Technical Standards for E-mail Delivery

The following technical requirements apply to the delivery of Internet e-mail through Frontier's e-mail network. In all cases we refer to the pertinent RFCs and strive to be standards compliant.

Frontier's mail servers:
  • Will not accept connections from unsecured systems. This includes open relays, open proxies, or any other system that has been determined to be available for unauthorized use.
  • Will not accept connections from known spam sources.
  • Will not accept connections from systems that use dynamically assigned or residential IP addresses.
  • Will not accept connections from any IP addresses that do not have reverse DNS (PTR record) and may refuse or rate limit connections from hosts without a matching DNS A record. See RFC 1912, section 2.1.
  • Will not accept connections from systems that do not send a helo with a valid hostname or domain name.
  • Will refuse bounce messages (i.e. messages with null sender) to more than one recipient. See RFC 2821.
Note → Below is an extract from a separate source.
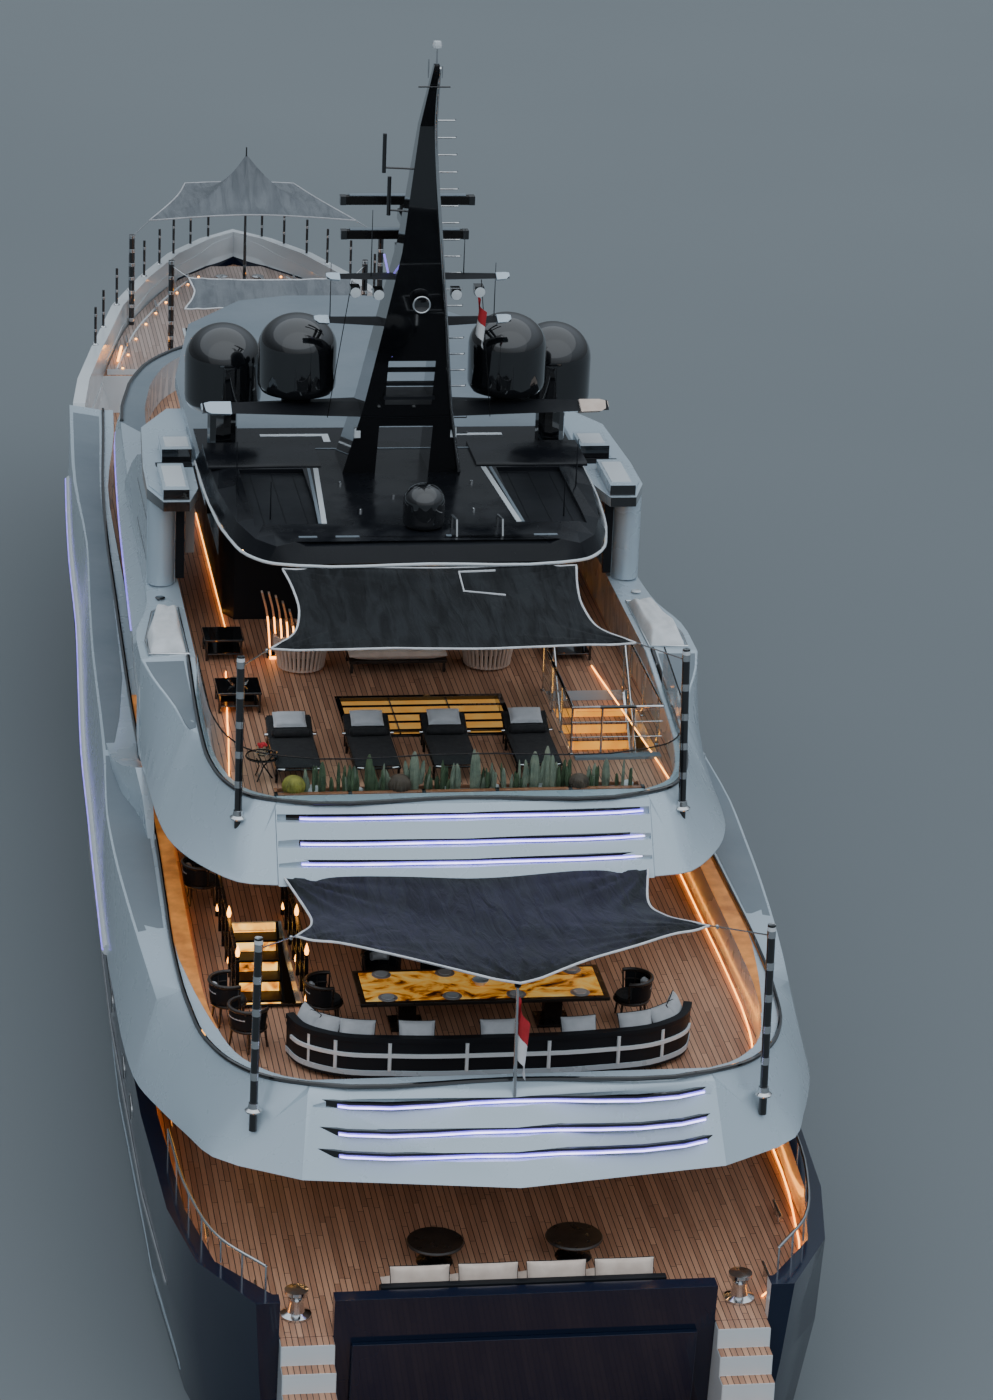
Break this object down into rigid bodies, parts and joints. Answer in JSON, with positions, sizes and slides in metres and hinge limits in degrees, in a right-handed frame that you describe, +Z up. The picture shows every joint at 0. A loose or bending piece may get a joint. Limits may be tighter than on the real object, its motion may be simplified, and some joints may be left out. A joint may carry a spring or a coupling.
{
  "type": "1:2 scale model of a motor yacht",
  "caption": "Long motor yacht at half scale with a dark hull, silver decks, black mast with domes, stern awnings, twin propellers and rudders, afloat at its waterline.",
  "frame": {"origin": "on the centreline at the waterline, amidships", "axes": "+X to starboard, +Y to the bow, +Z up"},
  "size_m": [6.1706, 29, 11.975],
  "materials": {
    "navy_hull": "deep navy high-gloss paint",
    "silver": "pale silver-blue satin metallic paint",
    "black_gloss": "gloss black paint",
    "dark_metal": "dark bronze-black satin paint",
    "steel": "polished stainless steel",
    "bronze": "polished propeller bronze",
    "tinted_glass": "dark tinted glass",
    "teak": "oiled teak planks with dark caulking",
    "dark_wood": "dark stained wood",
    "planter_wood": "copper-brown wood trough with cacti",
    "dark_canvas": "dark grey awning canvas",
    "pale_canvas": "pale grey awning canvas",
    "cream_fabric": "cream outdoor upholstery",
    "grey_fabric": "grey outdoor upholstery",
    "black_fabric": "black lounger fabric with pale pillows"
  },
  "bodies": {
    "yacht": {"hull": "navy_hull", "swim_platform": "teak", "forward_shell": "silver", "main_house": "silver", "upper_house": "silver", "bridge_house": "silver", "upper_deck": "teak", "upper_deck_aft": "teak", "bridge_deck": "teak", "upper_fascia": "silver", "bridge_fascia": "silver", "main_stair": "dark_metal", "bridge_stair": "dark_metal", "hardtop": "black_gloss", "wheelhouse_roof": "silver", "mast": "black_gloss", "radome_small": "black_gloss", "awning_bridge": "dark_canvas", "awning_upper": "dark_canvas", "awning_fore": "pale_canvas", "awning_bow": "pale_canvas", "armchair_port": "cream_fabric", "armchair_starboard": "cream_fabric", "bench": "cream_fabric", "planter": "planter_wood", "dining_table": "dark_wood", "aft_sofa": "grey_fabric", "foredeck": "teak", "ensign_staff": "steel", "lounger_1": "black_fabric", "lounger_2": "black_fabric", "lounger_3": "black_fabric", "lounger_4": "black_fabric", "shaft_line_port": "steel", "upper_bulwark_port": "silver", "bridge_bulwark_port": "silver", "bridge_side_port": "silver", "radome_inner_port": "black_gloss", "radome_outer_port": "black_gloss", "awning_pole_bridge_port": "steel", "awning_pole_upper_port": "steel", "shaft_line_starboard": "steel", "upper_bulwark_starboard": "silver", "bridge_bulwark_starboard": "silver", "bridge_side_starboard": "silver", "radome_inner_starboard": "black_gloss", "radome_outer_starboard": "black_gloss", "awning_pole_bridge_starboard": "steel", "awning_pole_upper_starboard": "steel"},
    "propeller_port": {"propeller_port": "bronze"},
    "propeller_starboard": {"propeller_starboard": "bronze"},
    "rudder_port": {"rudder_port": "navy_hull"},
    "rudder_starboard": {"rudder_starboard": "navy_hull"},
    "stabiliser_fin_port": {"stabiliser_fin_port": "navy_hull"},
    "stabiliser_fin_starboard": {"stabiliser_fin_starboard": "navy_hull"},
    "radar_scanner_lower": {"radar_scanner_lower": "black_gloss"},
    "radar_scanner_upper": {"radar_scanner_upper": "black_gloss"},
    "upper_saloon_door": {"upper_saloon_door": "tinted_glass"},
    "bridge_saloon_door": {"bridge_saloon_door": "tinted_glass"},
    "transom_door": {"transom_door": "navy_hull"}
  },
  "joints": [
    {"name": "propeller_turn_port", "type": "hinge", "parent": "yacht", "child": "propeller_port", "pos_m": [-1.15, -10.8, -1.225], "axis": [0, 0.9958, 0.0917], "continuous": true},
    {"name": "rudder_turn_port", "type": "hinge", "parent": "yacht", "child": "rudder_port", "pos_m": [-1.15, -11.8, -0.675], "axis": [0, 0, 1], "range_deg": [-35, 35]},
    {"name": "fin_turn_port", "type": "hinge", "parent": "yacht", "child": "stabiliser_fin_port", "pos_m": [-2.135, 0.75, -1.135], "axis": [-0.7071, 0, -0.7071], "range_deg": [-20, 20]},
    {"name": "propeller_turn_starboard", "type": "hinge", "parent": "yacht", "child": "propeller_starboard", "pos_m": [1.15, -10.8, -1.225], "axis": [0, 0.9958, 0.0917], "continuous": true},
    {"name": "rudder_turn_starboard", "type": "hinge", "parent": "yacht", "child": "rudder_starboard", "pos_m": [1.15, -11.8, -0.675], "axis": [0, 0, 1], "range_deg": [-35, 35]},
    {"name": "fin_turn_starboard", "type": "hinge", "parent": "yacht", "child": "stabiliser_fin_starboard", "pos_m": [2.135, 0.75, -1.135], "axis": [0.7071, 0, -0.7071], "range_deg": [-20, 20]},
    {"name": "radar_turn_lower", "type": "hinge", "parent": "yacht", "child": "radar_scanner_lower", "pos_m": [0, -3.925, 8.125], "axis": [0, 0, 1], "continuous": true},
    {"name": "radar_turn_upper", "type": "hinge", "parent": "yacht", "child": "radar_scanner_upper", "pos_m": [0, -4.05, 8.5], "axis": [0, 0, 1], "continuous": true},
    {"name": "upper_door_slide", "type": "slide", "parent": "yacht", "child": "upper_saloon_door", "axis": [-1, 0, 0], "range_m": [0, 0.8]},
    {"name": "bridge_door_slide", "type": "slide", "parent": "yacht", "child": "bridge_saloon_door", "axis": [-1, 0, 0], "range_m": [0, 0.7]},
    {"name": "transom_door_lift", "type": "hinge", "parent": "yacht", "child": "transom_door", "pos_m": [0, -13.5011, 1.375], "axis": [-1, 0, 0], "range_deg": [0, 90]}
  ],
  "couplings": [
    {"joint": "rudder_turn_starboard", "follows": "rudder_turn_port", "ratio": 1}
  ]
}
  • Will refuse messages without a valid or properly formatted 'mail from' addresses.
  • Will refuse messages sent through an http proxy.
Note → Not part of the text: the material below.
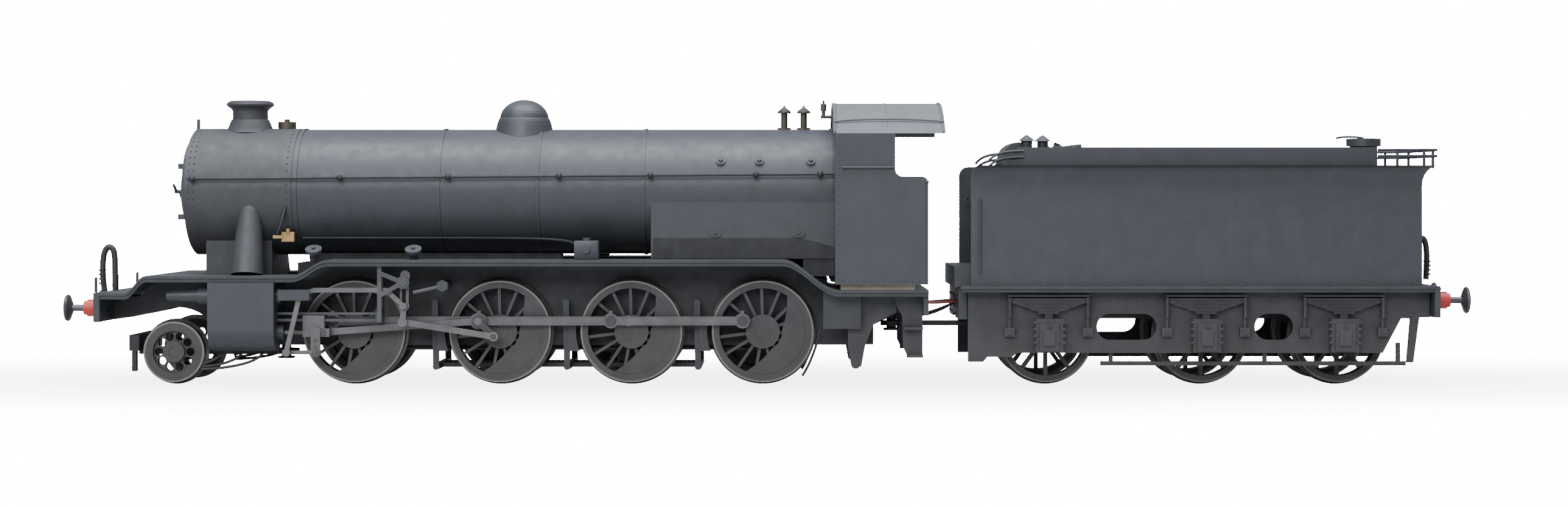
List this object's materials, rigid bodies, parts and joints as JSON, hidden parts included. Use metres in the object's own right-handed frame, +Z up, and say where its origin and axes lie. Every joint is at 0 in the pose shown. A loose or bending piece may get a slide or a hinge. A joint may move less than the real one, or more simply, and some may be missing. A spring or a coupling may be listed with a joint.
{
  "type": "model tender locomotive",
  "caption": "Model steam-outline 2-8-0 tender locomotive for 16.5 mm gauge track, with driven coupled wheels, outside cylinders and valve gear, and a hinged six-wheel tender.",
  "frame": {"origin": "midway between the front and rear buffer faces, on the centre line, at the surface the wheel flanges stand on", "axes": "+X towards the tender, +Y to the right-hand side of the engine, +Z up"},
  "size_m": [0.253, 0.0346, 0.052],
  "materials": {
    "body_grey": "matt weathered dark grey paint",
    "roof_grey": "matt dusty paler grey",
    "plate_grey": "matt grey paint with worn edges",
    "frame_black": "matt near-black",
    "rod_steel": "oily brown-grey steel",
    "wheel_metal": "brown-grey, brighter worn tread",
    "buffer_metal": "dull dark steel",
    "shank_red": "faded red satin paint",
    "bronze": "dull bronze",
    "cream": "plain moulded cream",
    "motor_can": "bare satin steel",
    "coal": "broken faces with a slight sheen",
    "wire": "thin coloured insulation"
  },
  "bodies": {
    "engine": {"chassis_block": "frame_black", "keeper_plate": "frame_black", "frame_plates": "frame_black", "running_plate": "plate_grey", "front_beam": "plate_grey", "front_buffer_shanks": "shank_red", "boiler": "body_grey", "smokebox": "body_grey", "smokebox_door": "body_grey", "chimney": "body_grey", "dome": "body_grey", "safety_valves": "bronze", "cab": "body_grey", "cab_roof": "roof_grey", "cab_floor": "cream", "cylinders": "body_grey", "slidebars": "rod_steel", "steam_pipes": "body_grey", "motion_brackets": "frame_black", "brake_gear": "frame_black", "cab_steps": "plate_grey", "motor": "motor_can"},
    "axle_1": {"wheelset_1": "wheel_metal"},
    "axle_2": {"wheelset_2": "wheel_metal"},
    "axle_3": {"wheelset_3": "wheel_metal"},
    "axle_4": {"wheelset_4": "wheel_metal"},
    "worm": {"worm_shaft": "bronze"},
    "side_rod_left": {"coupling_rod_left": "rod_steel"},
    "main_rod_left": {"connecting_rod_left": "rod_steel"},
    "eccentric_left": {"eccentric_rod_left": "rod_steel"},
    "slide_left": {"crosshead_left": "rod_steel"},
    "union_left": {"union_link_left": "rod_steel"},
    "radius_left": {"radius_rod_left": "rod_steel"},
    "lever_left": {"combination_lever_left": "rod_steel"},
    "link_left": {"expansion_link_left": "rod_steel"},
    "side_rod_right": {"coupling_rod_right": "rod_steel"},
    "main_rod_right": {"connecting_rod_right": "rod_steel"},
    "eccentric_right": {"eccentric_rod_right": "rod_steel"},
    "slide_right": {"crosshead_right": "rod_steel"},
    "union_right": {"union_link_right": "rod_steel"},
    "radius_right": {"radius_rod_right": "rod_steel"},
    "lever_right": {"combination_lever_right": "rod_steel"},
    "link_right": {"expansion_link_right": "rod_steel"},
    "pony": {"pony_truck": "frame_black"},
    "pony_wheels": {"pony_wheelset": "wheel_metal"},
    "coupling_bar": {"drawbar": "frame_black", "connecting_wires": "wire"},
    "tender": {"tender_tank": "body_grey", "tender_frame_left": "frame_black", "tender_frame_right": "frame_black", "tender_chassis": "plate_grey", "coal_load": "coal", "tender_buffer_shanks": "shank_red"},
    "tender_wheels_1": {"tender_wheelset_1": "wheel_metal"},
    "tender_wheels_2": {"tender_wheelset_2": "wheel_metal"},
    "tender_wheels_3": {"tender_wheelset_3": "wheel_metal"},
    "buffer_front_left": {"buffer_front_left": "buffer_metal"},
    "buffer_front_right": {"buffer_front_right": "buffer_metal"},
    "buffer_rear_left": {"buffer_rear_left": "buffer_metal"},
    "buffer_rear_right": {"buffer_rear_right": "buffer_metal"}
  },
  "joints": [
    {"name": "main_axle", "type": "hinge", "parent": "engine", "child": "axle_2", "pos_m": [-0.0484, 0, 0.00965], "axis": [0, 1, 0], "continuous": true},
    {"name": "first_axle", "type": "hinge", "parent": "engine", "child": "axle_1", "pos_m": [-0.0748, 0, 0.00965], "axis": [0, 1, 0], "continuous": true},
    {"name": "third_axle", "type": "hinge", "parent": "engine", "child": "axle_3", "pos_m": [-0.0246, 0, 0.00965], "axis": [0, 1, 0], "continuous": true},
    {"name": "last_axle", "type": "hinge", "parent": "engine", "child": "axle_4", "pos_m": [-0.0008, 0, 0.00965], "axis": [0, 1, 0], "continuous": true},
    {"name": "motor_shaft", "type": "hinge", "parent": "engine", "child": "worm", "pos_m": [-0.0246, 0, 0.018], "axis": [1, 0, 0], "continuous": true},
    {"name": "side_rod_pin_left", "type": "hinge", "parent": "axle_2", "child": "side_rod_left", "pos_m": [-0.05205, -0.01075, 0.01162], "axis": [0, 1, 0], "continuous": true},
    {"name": "main_rod_pin_left", "type": "hinge", "parent": "axle_2", "child": "main_rod_left", "pos_m": [-0.05205, -0.01185, 0.01162], "axis": [0, 1, 0], "continuous": true},
    {"name": "eccentric_pin_left", "type": "hinge", "parent": "axle_2", "child": "eccentric_left", "pos_m": [-0.04917, -0.0136, 0.00893], "axis": [0, 1, 0], "continuous": true},
    {"name": "crosshead_slide_left", "type": "slide", "parent": "engine", "child": "slide_left", "axis": [1, 0, 0], "range_m": [-0.00057, 0.00773]},
    {"name": "union_pin_left", "type": "hinge", "parent": "slide_left", "child": "union_left", "pos_m": [-0.08098, -0.0152, 0.0062], "axis": [0, 1, 0], "range_deg": [-6, 6]},
    {"name": "valve_slide_left", "type": "slide", "parent": "engine", "child": "radius_left", "axis": [1, 0, 0], "range_m": [-0.0012, 0.0012]},
    {"name": "lever_pin_left", "type": "hinge", "parent": "radius_left", "child": "lever_left", "pos_m": [-0.0835, -0.016, 0.01655], "axis": [0, 1, 0], "range_deg": [-24, 3]},
    {"name": "trunnion_left", "type": "hinge", "parent": "engine", "child": "link_left", "pos_m": [-0.0651, -0.0144, 0.01875], "axis": [0, 1, 0], "range_deg": [-9, 9]},
    {"name": "side_rod_pin_right", "type": "hinge", "parent": "axle_2", "child": "side_rod_right", "pos_m": [-0.04643, 0.01075, 0.0133], "axis": [0, 1, 0], "continuous": true},
    {"name": "main_rod_pin_right", "type": "hinge", "parent": "axle_2", "child": "main_rod_right", "pos_m": [-0.04643, 0.01185, 0.0133], "axis": [0, 1, 0], "continuous": true},
    {"name": "eccentric_pin_right", "type": "hinge", "parent": "axle_2", "child": "eccentric_right", "pos_m": [-0.04912, 0.0136, 0.01042], "axis": [0, 1, 0], "continuous": true},
    {"name": "crosshead_slide_right", "type": "slide", "parent": "engine", "child": "slide_right", "axis": [1, 0, 0], "range_m": [-0.00636, 0.00194]},
    {"name": "union_pin_right", "type": "hinge", "parent": "slide_right", "child": "union_right", "pos_m": [-0.07519, 0.0152, 0.0062], "axis": [0, 1, 0], "range_deg": [-6, 6]},
    {"name": "valve_slide_right", "type": "slide", "parent": "engine", "child": "radius_right", "axis": [1, 0, 0], "range_m": [-0.0012, 0.0012]},
    {"name": "lever_pin_right", "type": "hinge", "parent": "radius_right", "child": "lever_right", "pos_m": [-0.0835, 0.016, 0.01655], "axis": [0, 1, 0], "range_deg": [-8, 16]},
    {"name": "trunnion_right", "type": "hinge", "parent": "engine", "child": "link_right", "pos_m": [-0.0651, 0.0144, 0.01875], "axis": [0, 1, 0], "range_deg": [-9, 9]},
    {"name": "pony_pivot", "type": "hinge", "parent": "engine", "child": "pony", "pos_m": [-0.089, 0, 0.00595], "axis": [0, 0, 1], "range_deg": [-6, 6]},
    {"name": "pony_axle", "type": "hinge", "parent": "pony", "child": "pony_wheels", "pos_m": [-0.1075, 0, 0.00595], "axis": [0, 1, 0], "continuous": true},
    {"name": "engine_drawbar_pin", "type": "hinge", "parent": "engine", "child": "coupling_bar", "pos_m": [0.0229, 0, 0.0107], "axis": [0, 0, 1], "range_deg": [-4, 4]},
    {"name": "tender_drawbar_pin", "type": "hinge", "parent": "coupling_bar", "child": "tender", "pos_m": [0.0411, 0, 0.0107], "axis": [0, 0, 1], "range_deg": [-3, 3]},
    {"name": "tender_axle_1", "type": "hinge", "parent": "tender", "child": "tender_wheels_1", "pos_m": [0.0505, 0, 0.0088], "axis": [0, 1, 0], "continuous": true},
    {"name": "tender_axle_2", "type": "hinge", "parent": "tender", "child": "tender_wheels_2", "pos_m": [0.0787, 0, 0.0088], "axis": [0, 1, 0], "continuous": true},
    {"name": "tender_axle_3", "type": "hinge", "parent": "tender", "child": "tender_wheels_3", "pos_m": [0.1034, 0, 0.0088], "axis": [0, 1, 0], "continuous": true},
    {"name": "buffer_slide_front_left", "type": "slide", "parent": "engine", "child": "buffer_front_left", "axis": [1, 0, 0], "range_m": [0, 0.001], "stiffness_N_per_m": 200},
    {"name": "buffer_slide_front_right", "type": "slide", "parent": "engine", "child": "buffer_front_right", "axis": [1, 0, 0], "range_m": [0, 0.001], "stiffness_N_per_m": 200},
    {"name": "buffer_slide_rear_left", "type": "slide", "parent": "tender", "child": "buffer_rear_left", "axis": [-1, 0, 0], "range_m": [0, 0.001], "stiffness_N_per_m": 200},
    {"name": "buffer_slide_rear_right", "type": "slide", "parent": "tender", "child": "buffer_rear_right", "axis": [-1, 0, 0], "range_m": [0, 0.001], "stiffness_N_per_m": 200}
  ],
  "couplings": [
    {"joint": "first_axle", "follows": "main_axle", "ratio": 1},
    {"joint": "third_axle", "follows": "main_axle", "ratio": 1},
    {"joint": "last_axle", "follows": "main_axle", "ratio": 1},
    {"joint": "motor_shaft", "follows": "main_axle", "ratio": -27},
    {"joint": "side_rod_pin_left", "follows": "main_axle", "ratio": -1},
    {"joint": "main_rod_pin_left", "follows": "main_axle", "ratio": -1},
    {"joint": "eccentric_pin_left", "follows": "main_axle", "ratio": -1},
    {"joint": "side_rod_pin_right", "follows": "main_axle", "ratio": -1},
    {"joint": "main_rod_pin_right", "follows": "main_axle", "ratio": -1},
    {"joint": "eccentric_pin_right", "follows": "main_axle", "ratio": -1}
  ]
}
  • May refuse connections from systems that do not accept bounce messages.
  • May rate limit connections or messages based on the number of connections, messages sent, or recipients during a specific period of time.
  • May refuse connections from systems that, through their actions, cause a denial of service.

Additionally, all incoming and outgoing messages must pass anti-spam and anti-virus checks based on current trends on the Internet.